• _Your goal_:
Repeat only the lines from the one containing "Continue the Blender" through the one containing "inner_radius = 6.5", exactly as written, both ends included.

• _Available records_:
## BEGIN

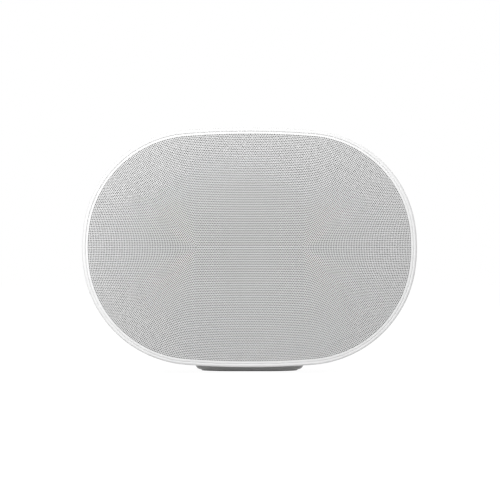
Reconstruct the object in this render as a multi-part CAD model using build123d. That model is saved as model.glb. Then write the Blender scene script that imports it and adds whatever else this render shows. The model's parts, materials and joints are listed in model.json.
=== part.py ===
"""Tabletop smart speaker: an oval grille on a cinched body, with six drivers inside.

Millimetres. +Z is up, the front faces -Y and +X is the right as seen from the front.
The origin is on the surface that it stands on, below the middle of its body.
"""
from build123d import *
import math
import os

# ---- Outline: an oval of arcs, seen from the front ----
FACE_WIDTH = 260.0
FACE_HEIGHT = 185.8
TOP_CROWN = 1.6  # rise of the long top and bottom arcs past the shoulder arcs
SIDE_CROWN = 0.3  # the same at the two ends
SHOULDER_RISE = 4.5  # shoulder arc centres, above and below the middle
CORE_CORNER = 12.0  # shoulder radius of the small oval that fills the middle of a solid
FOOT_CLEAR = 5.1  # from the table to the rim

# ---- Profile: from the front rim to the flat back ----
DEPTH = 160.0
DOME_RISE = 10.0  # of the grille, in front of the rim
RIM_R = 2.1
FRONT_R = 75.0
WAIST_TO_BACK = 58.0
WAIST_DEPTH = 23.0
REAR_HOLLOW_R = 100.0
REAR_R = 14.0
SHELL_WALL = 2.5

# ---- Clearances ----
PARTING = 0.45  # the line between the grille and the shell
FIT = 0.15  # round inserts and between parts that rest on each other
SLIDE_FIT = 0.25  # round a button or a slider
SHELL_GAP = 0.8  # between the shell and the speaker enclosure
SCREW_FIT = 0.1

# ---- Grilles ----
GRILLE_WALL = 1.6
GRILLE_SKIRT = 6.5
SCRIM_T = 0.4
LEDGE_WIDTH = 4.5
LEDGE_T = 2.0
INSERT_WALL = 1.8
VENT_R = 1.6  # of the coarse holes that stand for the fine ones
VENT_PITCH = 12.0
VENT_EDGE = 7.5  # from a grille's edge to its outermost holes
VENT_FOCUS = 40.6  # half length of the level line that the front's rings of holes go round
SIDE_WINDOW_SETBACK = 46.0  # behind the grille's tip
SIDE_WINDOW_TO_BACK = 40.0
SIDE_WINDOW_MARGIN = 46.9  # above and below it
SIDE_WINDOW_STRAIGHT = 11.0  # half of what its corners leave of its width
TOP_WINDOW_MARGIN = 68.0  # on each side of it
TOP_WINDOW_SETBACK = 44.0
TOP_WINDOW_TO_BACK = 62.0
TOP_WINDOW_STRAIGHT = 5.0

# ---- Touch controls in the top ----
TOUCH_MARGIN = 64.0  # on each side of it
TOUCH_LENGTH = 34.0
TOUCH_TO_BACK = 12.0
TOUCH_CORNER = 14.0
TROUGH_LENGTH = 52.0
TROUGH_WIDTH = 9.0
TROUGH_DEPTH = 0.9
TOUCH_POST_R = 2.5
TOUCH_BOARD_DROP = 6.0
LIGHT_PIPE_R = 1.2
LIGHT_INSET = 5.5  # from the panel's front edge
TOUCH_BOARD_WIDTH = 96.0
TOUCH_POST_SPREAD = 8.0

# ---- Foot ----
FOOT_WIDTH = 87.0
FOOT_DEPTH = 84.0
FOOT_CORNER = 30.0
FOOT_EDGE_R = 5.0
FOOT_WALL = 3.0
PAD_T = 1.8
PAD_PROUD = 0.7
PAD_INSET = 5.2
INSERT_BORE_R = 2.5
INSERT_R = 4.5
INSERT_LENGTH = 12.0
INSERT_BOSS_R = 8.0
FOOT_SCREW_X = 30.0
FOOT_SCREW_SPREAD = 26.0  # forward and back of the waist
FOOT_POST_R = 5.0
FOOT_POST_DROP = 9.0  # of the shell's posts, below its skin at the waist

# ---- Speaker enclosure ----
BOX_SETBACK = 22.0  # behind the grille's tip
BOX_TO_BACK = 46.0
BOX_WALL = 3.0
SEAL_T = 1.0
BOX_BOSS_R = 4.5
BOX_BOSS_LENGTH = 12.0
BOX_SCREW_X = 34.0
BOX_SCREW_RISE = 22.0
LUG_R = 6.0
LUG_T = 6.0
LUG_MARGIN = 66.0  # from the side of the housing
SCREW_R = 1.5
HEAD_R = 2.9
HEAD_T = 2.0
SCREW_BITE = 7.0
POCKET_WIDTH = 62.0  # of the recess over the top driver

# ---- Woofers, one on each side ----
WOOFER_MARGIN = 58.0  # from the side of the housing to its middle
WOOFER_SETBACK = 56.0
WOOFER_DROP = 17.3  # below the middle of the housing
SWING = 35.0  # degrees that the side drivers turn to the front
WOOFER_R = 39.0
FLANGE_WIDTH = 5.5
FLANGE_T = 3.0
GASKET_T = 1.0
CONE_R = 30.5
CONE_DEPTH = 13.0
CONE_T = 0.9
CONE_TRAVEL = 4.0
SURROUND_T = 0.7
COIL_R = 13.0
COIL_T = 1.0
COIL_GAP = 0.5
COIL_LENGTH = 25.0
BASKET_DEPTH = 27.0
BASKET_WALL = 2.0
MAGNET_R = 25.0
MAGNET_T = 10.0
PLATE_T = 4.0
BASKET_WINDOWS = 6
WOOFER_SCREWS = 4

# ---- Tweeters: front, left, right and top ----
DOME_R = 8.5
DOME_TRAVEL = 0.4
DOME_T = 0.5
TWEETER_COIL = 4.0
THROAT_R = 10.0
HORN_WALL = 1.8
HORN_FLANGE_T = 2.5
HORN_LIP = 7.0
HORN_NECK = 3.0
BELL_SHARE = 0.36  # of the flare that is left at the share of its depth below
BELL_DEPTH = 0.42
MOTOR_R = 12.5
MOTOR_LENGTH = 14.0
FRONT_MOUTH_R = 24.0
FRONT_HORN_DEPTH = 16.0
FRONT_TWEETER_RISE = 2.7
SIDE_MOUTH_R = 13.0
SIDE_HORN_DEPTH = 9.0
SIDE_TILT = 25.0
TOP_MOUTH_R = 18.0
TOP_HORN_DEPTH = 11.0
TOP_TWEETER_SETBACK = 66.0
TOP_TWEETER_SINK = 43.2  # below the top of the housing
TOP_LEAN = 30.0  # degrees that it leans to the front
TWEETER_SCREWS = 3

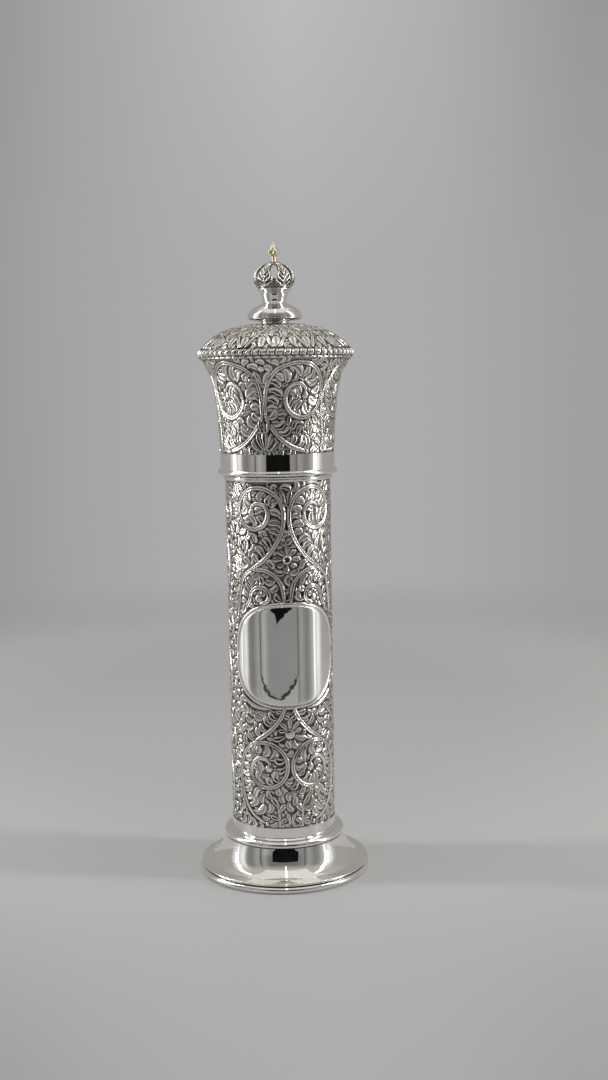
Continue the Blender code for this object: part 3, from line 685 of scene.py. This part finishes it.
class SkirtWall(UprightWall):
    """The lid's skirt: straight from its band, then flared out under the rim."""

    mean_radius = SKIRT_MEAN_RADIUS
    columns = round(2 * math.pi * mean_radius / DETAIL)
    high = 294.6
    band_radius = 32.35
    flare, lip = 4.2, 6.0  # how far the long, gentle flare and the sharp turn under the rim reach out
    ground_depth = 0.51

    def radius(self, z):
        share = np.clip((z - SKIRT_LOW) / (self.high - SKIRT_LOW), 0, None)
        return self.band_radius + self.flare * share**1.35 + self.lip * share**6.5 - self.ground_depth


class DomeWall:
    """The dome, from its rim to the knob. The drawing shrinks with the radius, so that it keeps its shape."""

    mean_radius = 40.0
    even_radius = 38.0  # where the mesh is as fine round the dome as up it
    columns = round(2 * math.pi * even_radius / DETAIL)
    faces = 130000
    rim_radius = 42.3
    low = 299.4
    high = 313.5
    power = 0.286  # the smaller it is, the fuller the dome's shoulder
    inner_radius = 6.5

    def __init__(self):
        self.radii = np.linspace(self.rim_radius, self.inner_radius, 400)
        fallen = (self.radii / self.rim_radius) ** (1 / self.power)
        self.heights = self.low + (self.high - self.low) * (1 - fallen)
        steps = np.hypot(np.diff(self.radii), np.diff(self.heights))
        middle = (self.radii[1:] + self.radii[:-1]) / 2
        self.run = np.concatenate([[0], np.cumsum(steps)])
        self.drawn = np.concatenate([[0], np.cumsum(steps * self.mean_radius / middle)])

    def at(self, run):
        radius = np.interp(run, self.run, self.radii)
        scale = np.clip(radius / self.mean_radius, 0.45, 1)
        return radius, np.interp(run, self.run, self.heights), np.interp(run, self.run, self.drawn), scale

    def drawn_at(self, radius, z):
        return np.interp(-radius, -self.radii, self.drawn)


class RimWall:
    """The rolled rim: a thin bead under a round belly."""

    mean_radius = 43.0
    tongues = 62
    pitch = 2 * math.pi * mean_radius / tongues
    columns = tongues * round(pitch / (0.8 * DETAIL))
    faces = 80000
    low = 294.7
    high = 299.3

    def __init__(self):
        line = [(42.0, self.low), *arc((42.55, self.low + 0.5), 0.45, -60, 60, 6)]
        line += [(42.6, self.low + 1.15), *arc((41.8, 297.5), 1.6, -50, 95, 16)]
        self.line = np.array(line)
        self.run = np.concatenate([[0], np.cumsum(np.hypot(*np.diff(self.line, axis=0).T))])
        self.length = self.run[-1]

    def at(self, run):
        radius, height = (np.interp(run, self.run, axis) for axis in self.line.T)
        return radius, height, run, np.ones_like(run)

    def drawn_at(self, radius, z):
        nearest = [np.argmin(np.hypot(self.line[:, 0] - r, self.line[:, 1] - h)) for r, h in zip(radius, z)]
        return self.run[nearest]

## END

• _Output below_:
Continue the Blender code for this object: part 3, from line 685 of scene.py. This part finishes it.
class SkirtWall(UprightWall):
    """The lid's skirt: straight from its band, then flared out under the rim."""

    mean_radius = SKIRT_MEAN_RADIUS
    columns = round(2 * math.pi * mean_radius / DETAIL)
    high = 294.6
    band_radius = 32.35
    flare, lip = 4.2, 6.0  # how far the long, gentle flare and the sharp turn under the rim reach out
    ground_depth = 0.51

    def radius(self, z):
        share = np.clip((z - SKIRT_LOW) / (self.high - SKIRT_LOW), 0, None)
        return self.band_radius + self.flare * share**1.35 + self.lip * share**6.5 - self.ground_depth


class DomeWall:
    """The dome, from its rim to the knob. The drawing shrinks with the radius, so that it keeps its shape."""

    mean_radius = 40.0
    even_radius = 38.0  # where the mesh is as fine round the dome as up it
    columns = round(2 * math.pi * even_radius / DETAIL)
    faces = 130000
    rim_radius = 42.3
    low = 299.4
    high = 313.5
    power = 0.286  # the smaller it is, the fuller the dome's shoulder
    inner_radius = 6.5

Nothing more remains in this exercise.